### Supplied information
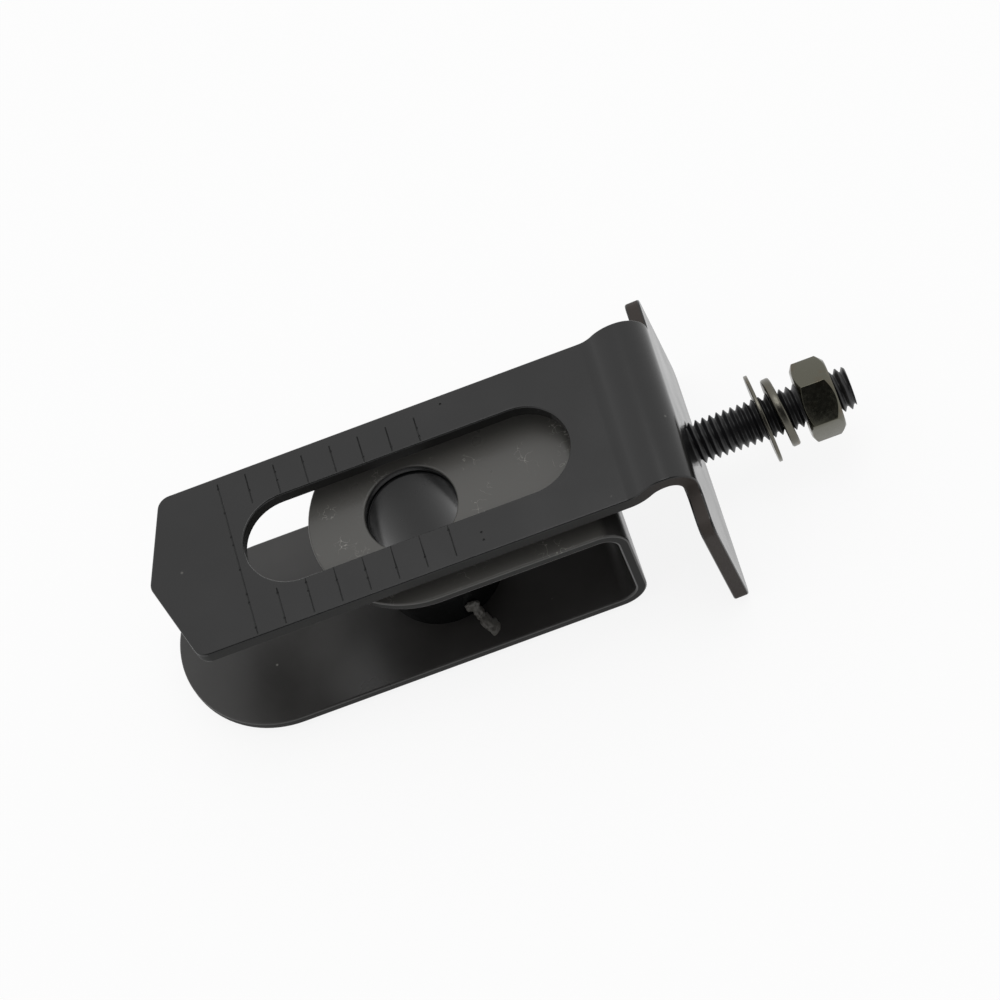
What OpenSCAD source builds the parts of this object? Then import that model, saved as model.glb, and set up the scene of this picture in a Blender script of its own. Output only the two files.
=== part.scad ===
// Chain adjuster for a rear wheel: a folded index plate that caps the end of a swing arm,
// and a folded puller with a sleeve for the wheel axle and a bolt, which draws the axle back
// along the plate's scale.
// Origin: the centre of the axle hole, on the axis of the bolt. +X runs along the bolt to
// its tip, and +Z runs along the axle hole and out through the index plate. Millimetres.

/* [Axle puller] */
// Thickness of the puller's sheet
puller_t = 1.6; // [1.2:0.1:2.2]
// Width of the puller, and of its two round ends
puller_w = 28.6; // [25:0.2:32]
// Height over the puller's two leaves
puller_h = 20; // [18:0.5:23]
// Inner radius of the puller's two bends
puller_bend_r = 2.4; // [1:0.2:3.4]
// Distance from the axle hole to the outside of the end wall
puller_reach = 26; // [23:0.5:28]
// Distance from the axle hole to the centre of the lower leaf's round end
lower_reach = 24.7; // [16:0.5:32]
// How far each leaf's axle hole stands back from the sleeve's bore, all round
hole_step = 0.25; // [0:0.05:0.6]

/* [Axle sleeve] */
// Diameter of the sleeve's bore, which the axle passes
sleeve_bore_d = 12.3; // [10:0.1:14]
// Wall of the sleeve
sleeve_wall = 2.35; // [1.2:0.05:3]

/* [Index plate] */
// Thickness of the index plate's sheet
plate_t = 2.1; // [1.6:0.1:2.6]
// Width of the marked strip
strip_w = 25.4; // [22:0.2:28]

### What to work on
Repeat the data above exactly.

### Correct response
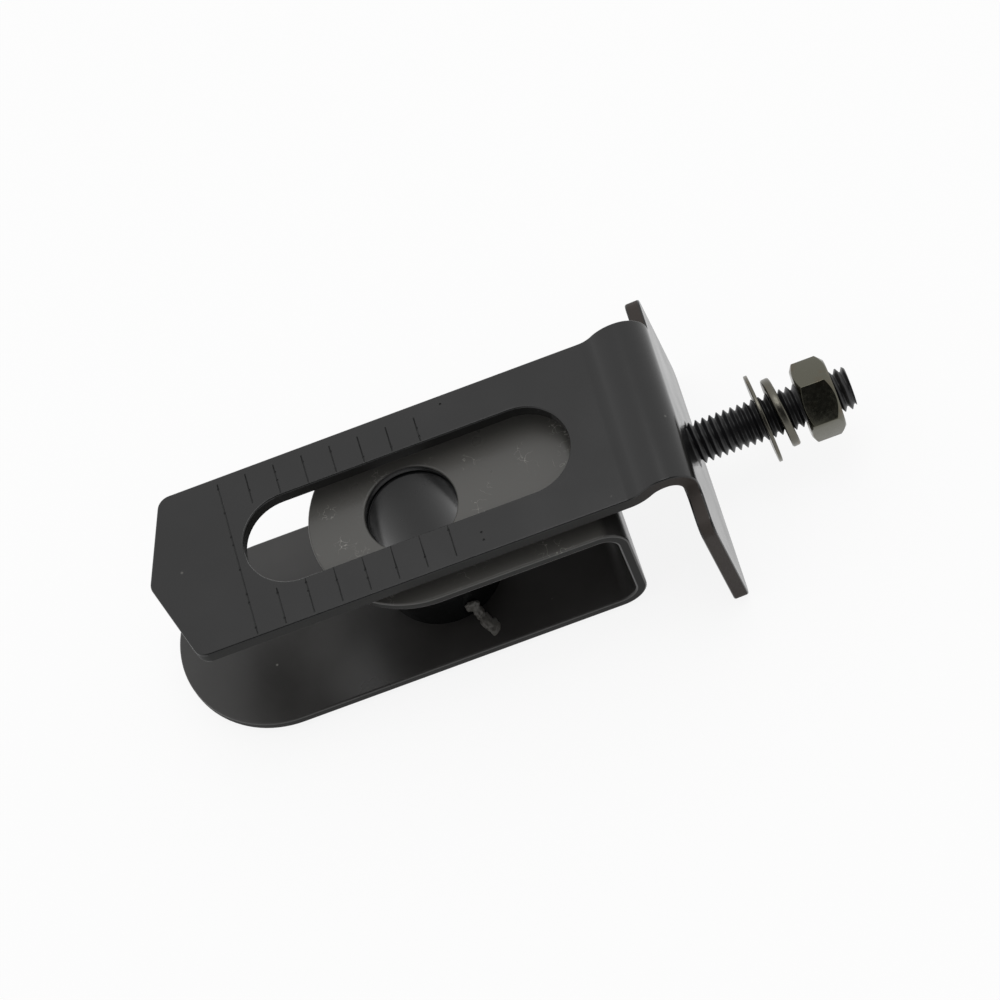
What OpenSCAD source builds the parts of this object? Then import that model, saved as model.glb, and set up the scene of this picture in a Blender script of its own. Output only the two files.
=== part.scad ===
// Chain adjuster for a rear wheel: a folded index plate that caps the end of a swing arm,
// and a folded puller with a sleeve for the wheel axle and a bolt, which draws the axle back
// along the plate's scale.
// Origin: the centre of the axle hole, on the axis of the bolt. +X runs along the bolt to
// its tip, and +Z runs along the axle hole and out through the index plate. Millimetres.

/* [Axle puller] */
// Thickness of the puller's sheet
puller_t = 1.6; // [1.2:0.1:2.2]
// Width of the puller, and of its two round ends
puller_w = 28.6; // [25:0.2:32]
// Height over the puller's two leaves
puller_h = 20; // [18:0.5:23]
// Inner radius of the puller's two bends
puller_bend_r = 2.4; // [1:0.2:3.4]
// Distance from the axle hole to the outside of the end wall
puller_reach = 26; // [23:0.5:28]
// Distance from the axle hole to the centre of the lower leaf's round end
lower_reach = 24.7; // [16:0.5:32]
// How far each leaf's axle hole stands back from the sleeve's bore, all round
hole_step = 0.25; // [0:0.05:0.6]

/* [Axle sleeve] */
// Diameter of the sleeve's bore, which the axle passes
sleeve_bore_d = 12.3; // [10:0.1:14]
// Wall of the sleeve
sleeve_wall = 2.35; // [1.2:0.05:3]

/* [Index plate] */
// Thickness of the index plate's sheet
plate_t = 2.1; // [1.6:0.1:2.6]
// Width of the marked strip
strip_w = 25.4; // [22:0.2:28]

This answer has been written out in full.